In the fallout surrounding last week’s Supreme Court Hobby Lobby decision, a lot of people have been wondering exactly what role the Christian right thinks women should play in society and how birth control detracts from it.
The case focused on four types of birth control that Hobby Lobby believes (contrary to science) cause abortions rather than prevent pregnancy. But from the dissenting justices to a big swath of the commentariat and to a cascade of related cases that will be decided in light of Hobby Lobby — including claims from institutions that say that indirectly OKing insurance coverage for some or any contraceptives is religiously repugnant — it seems that birth control in general has a conservative religious target on its back.
Are the objectors worried that control of one’s reproduction is a sure path to promiscuity? Is it that family planning in the context of marriage represents a slap in the face to a higher, divine plan? Is it the “abortion as birth control” syllogism the antiabortion camp likes to trot out?
Worse, are the birth control objectors looking to keep their female employees either perennially pregnant or perennially celibate — perhaps, in the case of Hobby Lobby, in order to sell them knitting kits for the crafting of baby booties or to kill time before they die alone as spinster virgins?
For starters, as much as I object to the majority’s reasoning, the ruling’s implications aren’t as draconian as all that. Because there are workarounds that would allow a third party (for example the government) to step in and provide coverage for all FDA-approved contraceptives, Hobby Lobby doesn’t have to.
Nonetheless it’s hard not to see the five Roman Catholic, male justices (and their fans) who tipped the balance toward Hobby Lobby, and later gave a bit of a nod to the claim that the workaround might be problematic too, as dangerously out of step with the rest of the country.
They “want to return to a time when women were barefoot and pregnant,” said a woman quoted by several news sites, at a protest against a new Hobby Lobby store in Burbank on Monday.
Really? A new Christian movie, making the rounds of churches, not theaters, might help answer that question.

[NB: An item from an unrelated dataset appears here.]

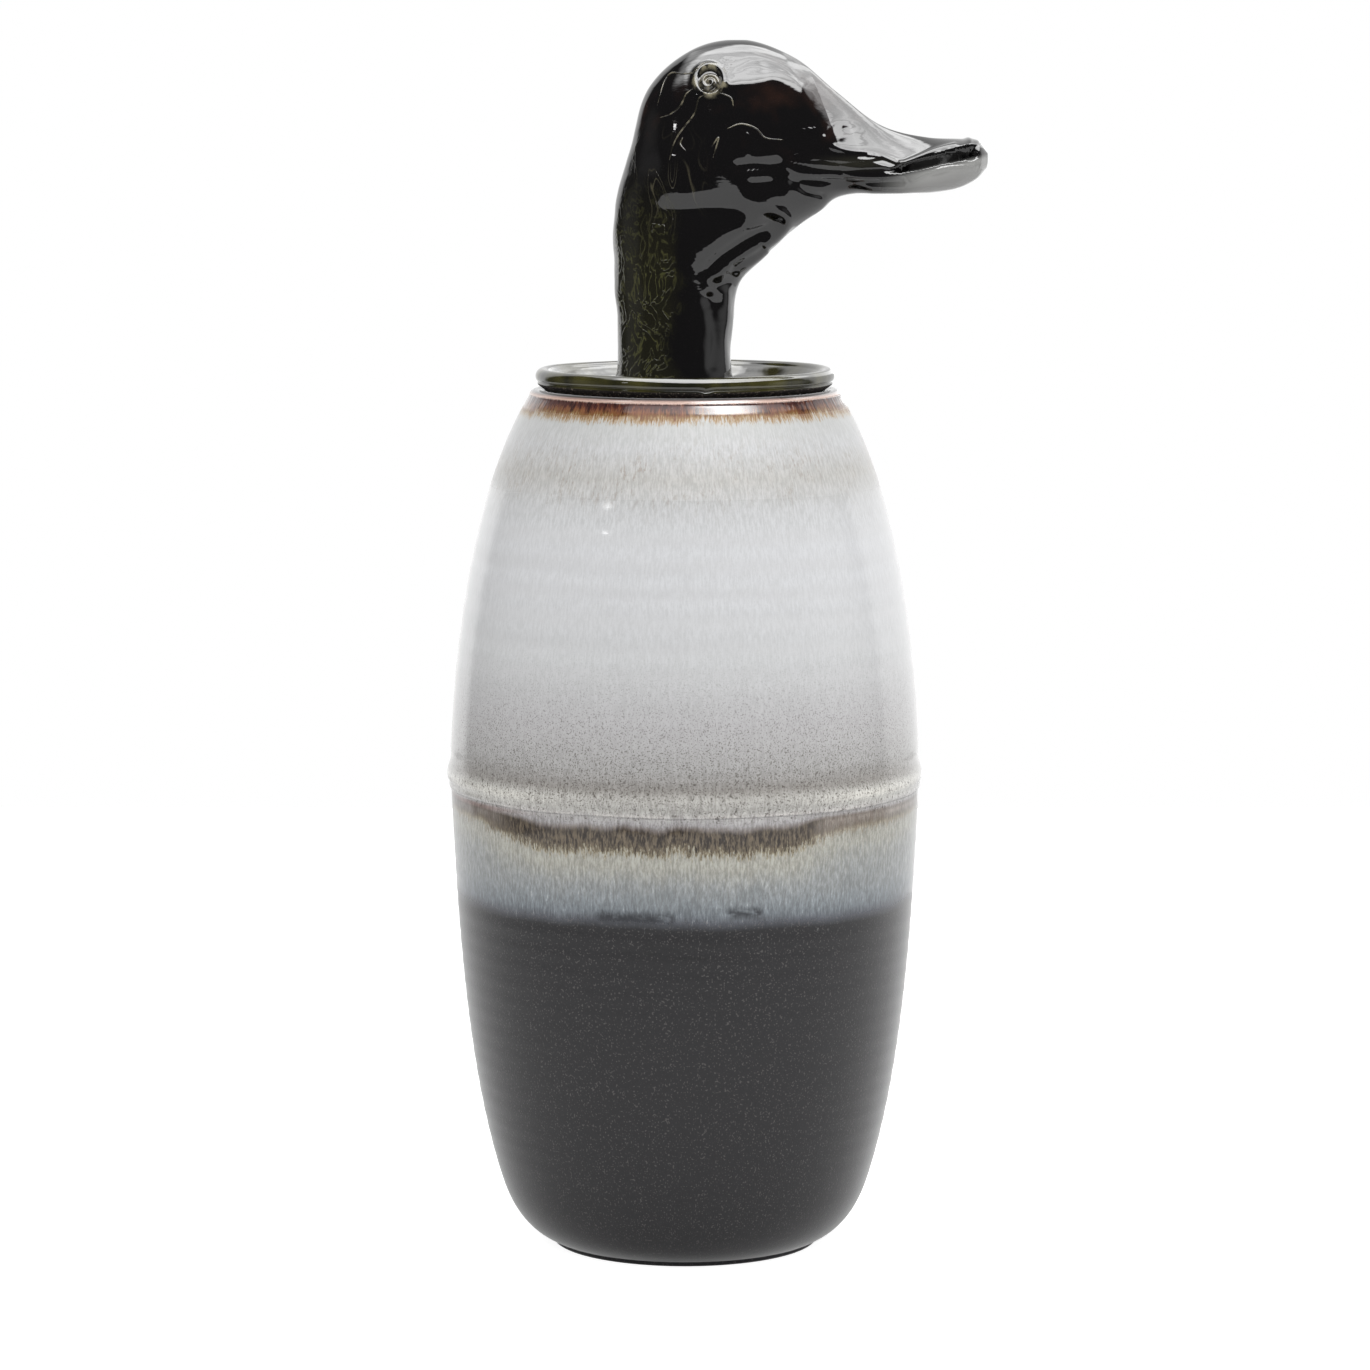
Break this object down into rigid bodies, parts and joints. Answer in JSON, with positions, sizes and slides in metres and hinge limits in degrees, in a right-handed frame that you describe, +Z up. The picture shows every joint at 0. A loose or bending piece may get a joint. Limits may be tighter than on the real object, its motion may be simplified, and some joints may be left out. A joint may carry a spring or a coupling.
{
  "type": "lidded jar",
  "caption": "Barrel-shaped stoneware jar with a raised ridge at its middle and a saucer lid whose handle is a duck's head and neck.",
  "frame": {"origin": "middle of the foot's flat underside, on the jar's axis", "axes": "+Z up along the jar's axis, +X the way the duck's bill points"},
  "size_m": [0.1798, 0.1592, 0.4021],
  "materials": {
    "charcoal_clay": "matte charcoal, fine speckle, pale glaze above",
    "pale_glaze": "satin pale grey-white with brown streaks at the rim",
    "ridge_glaze": "satin cream over brown streaks",
    "lid_glaze": "glossy olive black",
    "bare_clay": "matte unglazed",
    "duck_glaze": "glossy black breaking to olive and brown",
    "eye_glaze": "glossy black"
  },
  "bodies": {
    "jar": {"jar_lower_section": "charcoal_clay", "jar_upper_section": "pale_glaze", "joint_ridge": "ridge_glaze"},
    "lid_ring": {"lid_flange": "bare_clay"},
    "lid": {"lid_saucer": "lid_glaze", "duck_neck": "duck_glaze", "duck_head": "duck_glaze", "upper_bill": "duck_glaze", "lower_bill": "duck_glaze", "left_eye": "eye_glaze", "right_eye": "eye_glaze"}
  },
  "joints": [
    {"name": "lid_lift", "type": "slide", "parent": "jar", "child": "lid_ring", "axis": [0, 0, 1], "range_m": [0, 0.08]},
    {"name": "lid_turn", "type": "hinge", "parent": "lid_ring", "child": "lid", "pos_m": [0, 0, 0.2873], "axis": [0, 0, 1], "continuous": true}
  ]
}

“Virtuous” is billed as a modern version of Proverbs 31 (the one about the woman worth a truckload of rubies). The goal is to empower women to “live righteously while remaining unapologetic in their beliefs.”
The film, starring Erik Estrada (of “ChiPs” fame) with a small role for former Iraq POW Jessica Lynch, tells intersecting stories of women who struggle with an unethical boss, a boorish husband and a would-be rapist. It’s not a film that invites discussion of its artistic merits. But it does offer insight into how conservative Christian female characters differ from the primarily secular variety.
In “Virtuous,” the heroines keep their clothes on and salvation comes not from a girl-finds-boy happy ending as much as girl-finds-Jesus. But the archetypes and story arcs are familiar as it gets: The tough girl softens, the career woman learns how to take a step back, the emotionally battered wife stands up for herself. Substitute “go to therapy” for “go to church” and it could be any Lifetime movie of the week.
The film seems to operate under the assumption of the religious right that admirable behavior is largely, if not exclusively, the domain of people of their particular brand of faith, and that others have radically different priorities than honest, churchgoing folk. For instance, one side cares about “values.” The other frets about who’s going to pay for their birth control.
That’s a weak game, for sure. But it’s one secular liberals like to play too. Accusing the Christian right of trying to keep women barefoot and pregnant is a first shot across the bow.
I am disappointed and even angered by the Supreme Court’s decisions. I hope cases fighting the workaround go nowhere. I think all employers that provide health insurance should cover all forms of FDA-approved contraception, without loopholes or workarounds.
But I’m not convinced that those who disagree with me about acceptable contraceptives and insurance coverage are automatically precluded from agreeing with me about anything else.